## BEGIN

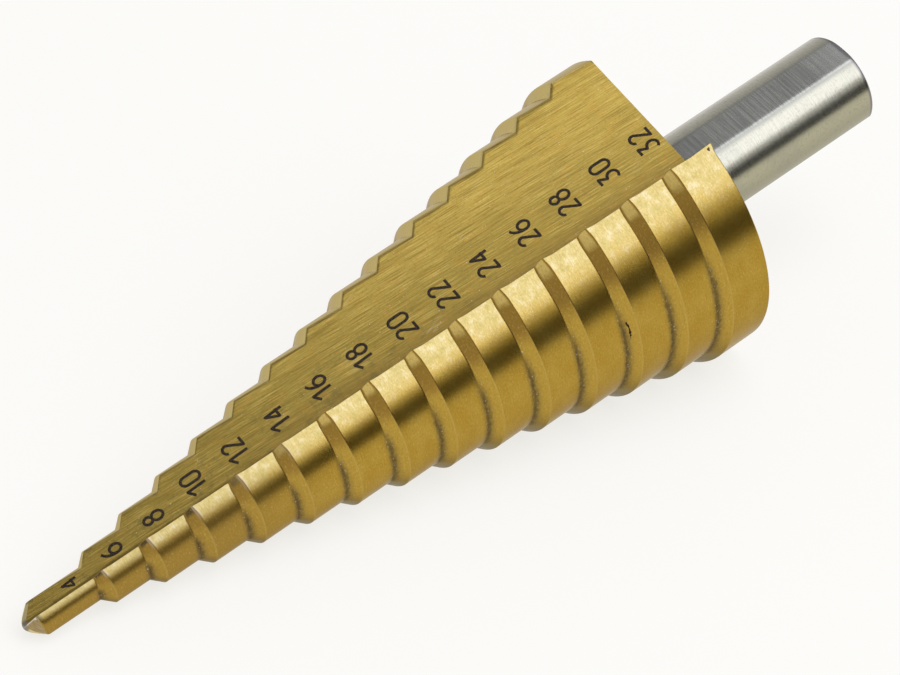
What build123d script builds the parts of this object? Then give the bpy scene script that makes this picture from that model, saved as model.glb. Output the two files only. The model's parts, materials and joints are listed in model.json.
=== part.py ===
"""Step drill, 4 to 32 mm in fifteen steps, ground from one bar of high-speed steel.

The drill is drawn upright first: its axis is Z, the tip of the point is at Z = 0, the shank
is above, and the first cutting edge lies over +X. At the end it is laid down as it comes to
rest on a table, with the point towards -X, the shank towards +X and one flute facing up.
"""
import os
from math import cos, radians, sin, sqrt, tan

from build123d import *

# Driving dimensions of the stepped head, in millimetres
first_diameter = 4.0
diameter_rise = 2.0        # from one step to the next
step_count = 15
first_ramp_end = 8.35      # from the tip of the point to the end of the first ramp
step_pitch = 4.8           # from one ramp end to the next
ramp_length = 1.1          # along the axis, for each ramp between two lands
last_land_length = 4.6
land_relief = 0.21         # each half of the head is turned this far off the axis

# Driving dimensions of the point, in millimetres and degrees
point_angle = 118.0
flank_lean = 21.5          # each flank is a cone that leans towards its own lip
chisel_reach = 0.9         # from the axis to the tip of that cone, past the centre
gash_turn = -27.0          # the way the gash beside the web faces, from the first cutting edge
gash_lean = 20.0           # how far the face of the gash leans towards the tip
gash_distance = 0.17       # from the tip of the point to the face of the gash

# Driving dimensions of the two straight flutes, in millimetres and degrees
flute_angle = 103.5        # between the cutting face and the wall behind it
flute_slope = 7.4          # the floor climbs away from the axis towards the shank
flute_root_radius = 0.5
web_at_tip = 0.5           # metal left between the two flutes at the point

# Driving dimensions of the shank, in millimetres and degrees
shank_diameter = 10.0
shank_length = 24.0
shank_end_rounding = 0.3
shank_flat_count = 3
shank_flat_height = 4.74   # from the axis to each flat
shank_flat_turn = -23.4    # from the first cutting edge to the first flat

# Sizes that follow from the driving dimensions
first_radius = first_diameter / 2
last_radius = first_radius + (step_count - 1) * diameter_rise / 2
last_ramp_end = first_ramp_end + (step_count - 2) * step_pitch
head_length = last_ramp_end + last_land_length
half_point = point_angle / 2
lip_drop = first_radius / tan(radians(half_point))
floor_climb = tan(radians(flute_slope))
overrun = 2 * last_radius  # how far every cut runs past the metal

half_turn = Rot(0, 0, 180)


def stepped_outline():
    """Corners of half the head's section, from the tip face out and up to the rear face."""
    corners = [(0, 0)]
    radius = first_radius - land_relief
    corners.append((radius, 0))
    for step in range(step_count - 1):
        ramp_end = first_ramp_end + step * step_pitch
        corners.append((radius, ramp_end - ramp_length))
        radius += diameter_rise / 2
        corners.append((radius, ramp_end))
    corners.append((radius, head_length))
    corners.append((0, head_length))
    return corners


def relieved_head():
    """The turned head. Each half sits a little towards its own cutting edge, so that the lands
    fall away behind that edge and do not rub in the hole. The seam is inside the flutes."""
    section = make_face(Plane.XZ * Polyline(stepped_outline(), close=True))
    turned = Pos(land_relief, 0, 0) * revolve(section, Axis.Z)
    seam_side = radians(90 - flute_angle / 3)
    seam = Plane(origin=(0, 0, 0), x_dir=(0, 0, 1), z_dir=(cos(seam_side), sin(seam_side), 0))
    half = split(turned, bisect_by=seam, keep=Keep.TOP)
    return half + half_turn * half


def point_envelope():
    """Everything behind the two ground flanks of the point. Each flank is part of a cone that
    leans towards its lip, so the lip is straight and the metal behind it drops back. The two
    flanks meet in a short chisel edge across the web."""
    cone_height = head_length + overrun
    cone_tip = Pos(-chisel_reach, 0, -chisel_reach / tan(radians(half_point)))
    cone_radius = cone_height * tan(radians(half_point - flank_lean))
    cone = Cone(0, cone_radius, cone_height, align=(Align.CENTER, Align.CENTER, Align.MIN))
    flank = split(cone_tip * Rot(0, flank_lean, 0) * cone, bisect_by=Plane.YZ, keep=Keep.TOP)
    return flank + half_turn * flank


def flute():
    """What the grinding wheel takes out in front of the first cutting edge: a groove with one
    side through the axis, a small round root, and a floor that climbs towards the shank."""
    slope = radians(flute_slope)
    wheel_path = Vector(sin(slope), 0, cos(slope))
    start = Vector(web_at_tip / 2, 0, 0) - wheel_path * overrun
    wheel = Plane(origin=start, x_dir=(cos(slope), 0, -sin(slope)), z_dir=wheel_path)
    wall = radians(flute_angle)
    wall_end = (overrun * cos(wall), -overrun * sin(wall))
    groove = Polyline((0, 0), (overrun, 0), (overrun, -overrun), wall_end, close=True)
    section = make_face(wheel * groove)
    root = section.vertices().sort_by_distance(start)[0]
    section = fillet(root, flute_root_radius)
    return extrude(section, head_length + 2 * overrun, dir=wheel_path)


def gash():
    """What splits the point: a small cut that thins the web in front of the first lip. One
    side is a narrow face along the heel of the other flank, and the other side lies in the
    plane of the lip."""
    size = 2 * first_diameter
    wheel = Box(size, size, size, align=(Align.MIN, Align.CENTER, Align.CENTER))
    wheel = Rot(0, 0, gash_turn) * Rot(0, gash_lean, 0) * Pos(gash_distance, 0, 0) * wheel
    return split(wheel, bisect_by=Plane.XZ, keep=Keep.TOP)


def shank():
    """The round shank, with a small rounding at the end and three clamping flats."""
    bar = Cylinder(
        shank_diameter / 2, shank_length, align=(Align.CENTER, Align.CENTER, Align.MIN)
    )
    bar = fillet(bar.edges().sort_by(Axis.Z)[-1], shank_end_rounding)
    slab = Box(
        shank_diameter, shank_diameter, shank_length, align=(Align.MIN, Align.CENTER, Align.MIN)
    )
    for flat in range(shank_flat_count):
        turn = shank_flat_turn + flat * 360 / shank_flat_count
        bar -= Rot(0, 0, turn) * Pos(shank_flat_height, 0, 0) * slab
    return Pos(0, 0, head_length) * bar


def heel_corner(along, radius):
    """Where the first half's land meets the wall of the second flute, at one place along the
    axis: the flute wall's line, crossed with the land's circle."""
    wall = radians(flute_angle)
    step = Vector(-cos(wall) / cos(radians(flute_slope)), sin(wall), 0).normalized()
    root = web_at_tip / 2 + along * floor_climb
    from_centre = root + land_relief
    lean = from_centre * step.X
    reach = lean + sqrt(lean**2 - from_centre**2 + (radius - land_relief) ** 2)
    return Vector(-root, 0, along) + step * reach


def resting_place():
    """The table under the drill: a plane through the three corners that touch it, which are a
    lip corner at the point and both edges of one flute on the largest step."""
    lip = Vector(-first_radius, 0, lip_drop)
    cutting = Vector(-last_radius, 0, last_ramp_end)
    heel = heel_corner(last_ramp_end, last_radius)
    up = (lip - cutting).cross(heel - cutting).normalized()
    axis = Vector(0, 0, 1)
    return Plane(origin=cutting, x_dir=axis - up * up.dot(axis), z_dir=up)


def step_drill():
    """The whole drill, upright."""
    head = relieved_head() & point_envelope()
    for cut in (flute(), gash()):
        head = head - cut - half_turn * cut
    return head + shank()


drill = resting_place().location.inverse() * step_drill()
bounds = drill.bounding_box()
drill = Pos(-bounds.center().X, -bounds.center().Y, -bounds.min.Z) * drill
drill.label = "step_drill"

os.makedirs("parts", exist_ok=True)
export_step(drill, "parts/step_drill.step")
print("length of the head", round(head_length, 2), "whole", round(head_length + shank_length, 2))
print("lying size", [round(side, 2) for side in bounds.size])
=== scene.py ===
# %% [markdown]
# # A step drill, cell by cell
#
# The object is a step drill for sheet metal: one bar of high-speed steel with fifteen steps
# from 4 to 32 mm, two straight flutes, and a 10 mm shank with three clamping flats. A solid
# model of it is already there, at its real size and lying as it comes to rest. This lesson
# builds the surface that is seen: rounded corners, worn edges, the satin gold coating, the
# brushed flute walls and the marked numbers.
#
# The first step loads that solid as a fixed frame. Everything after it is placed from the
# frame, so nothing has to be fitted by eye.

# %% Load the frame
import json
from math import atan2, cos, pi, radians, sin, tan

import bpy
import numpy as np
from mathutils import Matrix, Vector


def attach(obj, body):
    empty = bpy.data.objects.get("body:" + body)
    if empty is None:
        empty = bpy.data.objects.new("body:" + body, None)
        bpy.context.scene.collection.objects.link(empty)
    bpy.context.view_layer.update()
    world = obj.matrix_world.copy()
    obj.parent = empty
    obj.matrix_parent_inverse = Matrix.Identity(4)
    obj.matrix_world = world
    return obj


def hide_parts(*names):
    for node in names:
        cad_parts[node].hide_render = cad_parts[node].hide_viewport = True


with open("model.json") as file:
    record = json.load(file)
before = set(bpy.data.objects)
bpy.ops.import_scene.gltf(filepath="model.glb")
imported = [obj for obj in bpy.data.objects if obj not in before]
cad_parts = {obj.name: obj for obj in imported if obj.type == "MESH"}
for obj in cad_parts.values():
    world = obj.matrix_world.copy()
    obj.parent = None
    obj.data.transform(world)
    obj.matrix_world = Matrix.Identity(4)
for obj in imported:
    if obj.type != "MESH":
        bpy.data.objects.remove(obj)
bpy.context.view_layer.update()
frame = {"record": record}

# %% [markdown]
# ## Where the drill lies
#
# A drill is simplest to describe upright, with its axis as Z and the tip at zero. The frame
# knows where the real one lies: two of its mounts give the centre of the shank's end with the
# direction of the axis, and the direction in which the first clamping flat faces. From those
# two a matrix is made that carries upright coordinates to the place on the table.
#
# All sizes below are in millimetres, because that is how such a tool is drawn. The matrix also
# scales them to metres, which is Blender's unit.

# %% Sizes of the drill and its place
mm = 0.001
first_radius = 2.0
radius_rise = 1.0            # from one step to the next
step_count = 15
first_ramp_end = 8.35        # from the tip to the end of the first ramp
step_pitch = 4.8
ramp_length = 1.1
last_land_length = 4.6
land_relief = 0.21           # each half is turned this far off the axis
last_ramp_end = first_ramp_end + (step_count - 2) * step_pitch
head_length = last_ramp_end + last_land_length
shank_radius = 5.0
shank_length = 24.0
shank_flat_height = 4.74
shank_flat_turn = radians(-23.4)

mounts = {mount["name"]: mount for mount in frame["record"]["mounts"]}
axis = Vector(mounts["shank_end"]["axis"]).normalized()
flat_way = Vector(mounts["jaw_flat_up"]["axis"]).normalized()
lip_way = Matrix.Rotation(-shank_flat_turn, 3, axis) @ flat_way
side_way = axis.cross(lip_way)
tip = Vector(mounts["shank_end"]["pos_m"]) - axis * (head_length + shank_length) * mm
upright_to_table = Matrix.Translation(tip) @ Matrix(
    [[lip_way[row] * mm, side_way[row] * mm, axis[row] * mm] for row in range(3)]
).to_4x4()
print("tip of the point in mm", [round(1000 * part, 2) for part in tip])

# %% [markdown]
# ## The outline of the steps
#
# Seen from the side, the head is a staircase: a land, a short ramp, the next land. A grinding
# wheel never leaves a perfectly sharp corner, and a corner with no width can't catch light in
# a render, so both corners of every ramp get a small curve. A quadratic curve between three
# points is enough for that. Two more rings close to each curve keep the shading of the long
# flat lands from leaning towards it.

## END

Can you repeat, word for word, every line above from the one containing "drill = resting_place().location.inverse()" down to the one containing "in imported if", including both?

drill = resting_place().location.inverse() * step_drill()
bounds = drill.bounding_box()
drill = Pos(-bounds.center().X, -bounds.center().Y, -bounds.min.Z) * drill
drill.label = "step_drill"

os.makedirs("parts", exist_ok=True)
export_step(drill, "parts/step_drill.step")
print("length of the head", round(head_length, 2), "whole", round(head_length + shank_length, 2))
print("lying size", [round(side, 2) for side in bounds.size])
=== scene.py ===
# %% [markdown]
# # A step drill, cell by cell
#
# The object is a step drill for sheet metal: one bar of high-speed steel with fifteen steps
# from 4 to 32 mm, two straight flutes, and a 10 mm shank with three clamping flats. A solid
# model of it is already there, at its real size and lying as it comes to rest. This lesson
# builds the surface that is seen: rounded corners, worn edges, the satin gold coating, the
# brushed flute walls and the marked numbers.
#
# The first step loads that solid as a fixed frame. Everything after it is placed from the
# frame, so nothing has to be fitted by eye.

# %% Load the frame
import json
from math import atan2, cos, pi, radians, sin, tan

import bpy
import numpy as np
from mathutils import Matrix, Vector


def attach(obj, body):
    empty = bpy.data.objects.get("body:" + body)
    if empty is None:
        empty = bpy.data.objects.new("body:" + body, None)
        bpy.context.scene.collection.objects.link(empty)
    bpy.context.view_layer.update()
    world = obj.matrix_world.copy()
    obj.parent = empty
    obj.matrix_parent_inverse = Matrix.Identity(4)
    obj.matrix_world = world
    return obj


def hide_parts(*names):
    for node in names:
        cad_parts[node].hide_render = cad_parts[node].hide_viewport = True


with open("model.json") as file:
    record = json.load(file)
before = set(bpy.data.objects)
bpy.ops.import_scene.gltf(filepath="model.glb")
imported = [obj for obj in bpy.data.objects if obj not in before]
cad_parts = {obj.name: obj for obj in imported if obj.type == "MESH"}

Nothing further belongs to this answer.